S’il y a bien longtemps que les AF ont été étendues à tous les foyers, pas seulement à ceux qui travaillent, aucun Français ne contribue aux allocs (pas de cotisations salariales), elles sont abondées par les cotisations dites patronales, en réalité basées sur le salaire et donc complément de ce salaire. Si le fait de ne pas contribuer justifie de ne pas verser ces allocations, alors tout salarié ou chômeur peut craindre qu’un jour on lui invoque cela pour lui retirer ce droit. Inadmissible qu’un président de la République manie avec autant de désinvolture ce sujet.
Par ailleurs, il a sorti une diatribe contre le Rassemblement National : les leaders du RN n’ont pas eu l’air d’être affectés, ça les arrange, Macron continue à vouloir se présenter comme le seul rempart contre l’extrême droite, à la désigner comme sa seule adversaire. Il assimile celle-ci à l’extrême gauche, il prétend même que la première s’inspire de la seconde : c’est insupportable, car ce n’est pas parce que le RN faut mine d’afficher quelques mesures sociales qu’il est de gauche (d’autant plus que lorsqu’il s’agit de voter le plus souvent le RN vote avec la droite, refusant de se prononcer pour une augmentation du Smic par exemple. Par ailleurs, cette assimilation ridicule est pour lui finalement une manière de banaliser l’extrême droite, en passant sous silence son idéologie mortifère, raciste, excluante, foncièrement antisociale. Faisant son Sarkozy, il se figure qu’en ayant un programme de droite, sinon de droite extrême, il coupe l’herbe sous les pieds du RN. Ce matin [17/01], sur France Inter, Guillaume Roquette du Figaro magazine, ancien de Valeurs actuelles, qui fait quelques efforts pour ne pas trop laisser transparaître qu’il est d’extrême droite (ami affiché de Zemmour) pour avoir son rond de serviette à LCI ou à France Inter, se réjouissait du discours de Macron dans ses orientations bien à « droite raisonnable », sans toutefois lui faire confiance sur la mise en œuvre. La mise en œuvre c’est le RN qui en est capable ou la droite Ciottiste.

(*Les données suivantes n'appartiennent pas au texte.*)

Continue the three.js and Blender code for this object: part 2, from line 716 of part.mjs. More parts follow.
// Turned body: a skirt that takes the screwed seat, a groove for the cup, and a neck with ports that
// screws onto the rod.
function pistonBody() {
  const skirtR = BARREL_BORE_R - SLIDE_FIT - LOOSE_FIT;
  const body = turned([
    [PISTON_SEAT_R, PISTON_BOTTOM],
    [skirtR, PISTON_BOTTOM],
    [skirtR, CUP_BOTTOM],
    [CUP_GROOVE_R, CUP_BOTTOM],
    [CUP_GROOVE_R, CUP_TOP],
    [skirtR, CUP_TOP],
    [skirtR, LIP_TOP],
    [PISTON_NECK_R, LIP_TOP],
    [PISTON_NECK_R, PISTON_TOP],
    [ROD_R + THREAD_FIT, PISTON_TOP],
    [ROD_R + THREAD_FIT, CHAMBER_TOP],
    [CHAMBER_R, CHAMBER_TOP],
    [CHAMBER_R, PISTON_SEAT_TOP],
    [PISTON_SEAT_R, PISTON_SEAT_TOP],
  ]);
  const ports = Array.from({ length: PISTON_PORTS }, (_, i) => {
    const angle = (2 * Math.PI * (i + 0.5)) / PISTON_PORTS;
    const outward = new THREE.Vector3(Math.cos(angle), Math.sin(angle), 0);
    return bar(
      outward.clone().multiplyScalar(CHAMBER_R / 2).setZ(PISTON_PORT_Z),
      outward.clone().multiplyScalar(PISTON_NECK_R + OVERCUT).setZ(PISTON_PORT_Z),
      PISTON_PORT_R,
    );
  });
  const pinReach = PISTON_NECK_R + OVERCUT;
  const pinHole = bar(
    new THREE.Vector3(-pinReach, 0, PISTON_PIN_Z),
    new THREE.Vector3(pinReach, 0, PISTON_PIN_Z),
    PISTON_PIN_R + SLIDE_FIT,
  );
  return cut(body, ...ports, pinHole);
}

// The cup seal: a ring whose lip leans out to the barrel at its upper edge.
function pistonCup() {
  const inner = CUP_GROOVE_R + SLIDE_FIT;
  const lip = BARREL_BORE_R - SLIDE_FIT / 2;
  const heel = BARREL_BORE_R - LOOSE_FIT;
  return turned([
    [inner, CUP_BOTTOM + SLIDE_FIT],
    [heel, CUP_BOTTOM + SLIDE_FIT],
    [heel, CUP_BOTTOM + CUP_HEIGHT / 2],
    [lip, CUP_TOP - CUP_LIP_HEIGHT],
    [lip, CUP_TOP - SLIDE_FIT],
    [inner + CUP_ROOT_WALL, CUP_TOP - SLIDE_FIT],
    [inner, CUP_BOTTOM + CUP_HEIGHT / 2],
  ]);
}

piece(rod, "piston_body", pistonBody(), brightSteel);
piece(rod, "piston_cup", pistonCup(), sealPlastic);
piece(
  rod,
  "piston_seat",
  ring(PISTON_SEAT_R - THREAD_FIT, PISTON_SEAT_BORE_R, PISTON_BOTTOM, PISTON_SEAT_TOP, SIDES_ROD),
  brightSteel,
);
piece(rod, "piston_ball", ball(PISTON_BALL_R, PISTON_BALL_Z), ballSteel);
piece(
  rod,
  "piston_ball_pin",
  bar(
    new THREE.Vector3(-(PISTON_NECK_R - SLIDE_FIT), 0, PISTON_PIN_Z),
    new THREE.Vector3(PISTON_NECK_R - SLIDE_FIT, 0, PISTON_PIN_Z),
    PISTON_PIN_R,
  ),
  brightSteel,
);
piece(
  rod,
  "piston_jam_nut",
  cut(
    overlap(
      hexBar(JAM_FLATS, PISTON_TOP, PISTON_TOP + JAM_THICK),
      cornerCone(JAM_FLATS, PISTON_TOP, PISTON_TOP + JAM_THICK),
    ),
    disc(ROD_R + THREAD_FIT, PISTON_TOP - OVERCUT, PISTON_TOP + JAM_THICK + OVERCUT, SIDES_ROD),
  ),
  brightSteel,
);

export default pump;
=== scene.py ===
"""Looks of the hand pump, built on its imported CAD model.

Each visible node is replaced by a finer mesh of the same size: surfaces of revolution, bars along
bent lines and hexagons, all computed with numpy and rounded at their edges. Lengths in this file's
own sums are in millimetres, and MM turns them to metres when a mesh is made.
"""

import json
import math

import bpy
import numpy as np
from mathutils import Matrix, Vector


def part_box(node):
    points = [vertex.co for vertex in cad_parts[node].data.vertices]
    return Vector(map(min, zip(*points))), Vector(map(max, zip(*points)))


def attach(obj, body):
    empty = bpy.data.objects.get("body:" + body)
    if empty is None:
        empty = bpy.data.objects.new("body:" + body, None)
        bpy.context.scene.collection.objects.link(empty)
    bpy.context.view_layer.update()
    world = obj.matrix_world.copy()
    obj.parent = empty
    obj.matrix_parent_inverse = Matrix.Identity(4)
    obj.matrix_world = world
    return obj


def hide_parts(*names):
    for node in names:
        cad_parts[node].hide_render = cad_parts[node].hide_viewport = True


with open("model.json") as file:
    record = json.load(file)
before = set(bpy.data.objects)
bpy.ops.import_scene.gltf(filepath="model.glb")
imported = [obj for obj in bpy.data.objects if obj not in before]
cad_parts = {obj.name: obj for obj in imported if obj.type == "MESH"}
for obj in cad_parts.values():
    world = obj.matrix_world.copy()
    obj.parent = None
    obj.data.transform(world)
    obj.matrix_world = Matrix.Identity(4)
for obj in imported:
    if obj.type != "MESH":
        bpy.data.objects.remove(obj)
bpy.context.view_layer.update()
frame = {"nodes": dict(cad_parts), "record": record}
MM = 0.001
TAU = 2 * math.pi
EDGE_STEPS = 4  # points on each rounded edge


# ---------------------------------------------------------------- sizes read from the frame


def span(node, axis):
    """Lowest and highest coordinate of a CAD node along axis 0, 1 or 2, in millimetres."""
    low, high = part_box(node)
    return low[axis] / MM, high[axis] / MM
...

La maire LR de Romans-sur-Isère, interrogée on ne sait pourquoi sur France 2 (sinon qu’un jeune, Thomas, a été tué dans sa ville), a déroulé une critique bien dans la lignée LRN, s’étonnant que Thomas ne soit pas cité (mais Nahel oui), faisant mine de mettre sur le même plan un meurtre commis par un policier et un meurtre dans le cadre d’une rixe si dramatique soit-il. Elle s’insurgeait par ailleurs sur le fait que les travailleurs au Smic ne comprennent pas la proximité de leurs revenus avec les montants des minima sociaux, révélant ainsi clairement ses choix politiques (qu’elle étale également sans vergogne sur CNews, la chaine de Bolloré se réjouissant d’avoir une telle interlocutrice (comme France 2 avec Caroline Roux dans l’émission L’Évènement].
A noter que Mediapart n’a pas pu poser de question, tandis que BFM avait trois fois le micro. Quant à Laurence Ferrari, Europe 1 et CNews, interrogeant le président, elle a sorti une tirade qui n’était pas une question mais une mini-chronique d’extrême droite qui a dû plaire à son employeur Bolloré.
[17 janvier]
Des ministres de gôche ?
Des ministres sont virés parce qu’ils et elles ont, en privé, exprimé des doutes, sans plus, sur la loi immigration, tandis que Rachida Dati, mise en examen pour corruption passive (sur une somme frôlant le million d’euros), qui a qualifié les macronistes de « traitres de gauche et traitres de droite » et de « canards sans tête », arrive sur un ministère dont elle ne connait strictement rien : la Culture. Catherine Colonna est écartée pour avoir pris des distances envers Netanyahou, le fossoyeurs de Gaza. Une autre Catherine arrive, Vautrin, au travail et à la santé !, alors qu’elle a manifesté contre le mariage pour tous. Gabriel Attal, qui a été pacsé avec Stéphane Séjourné, qui se voit confier le poste de ministre de l’Europe et des affaires étrangères, a dû apprécier cette injonction de Macron qui cherche moins à régler les problèmes du pays qu’à faire des coups.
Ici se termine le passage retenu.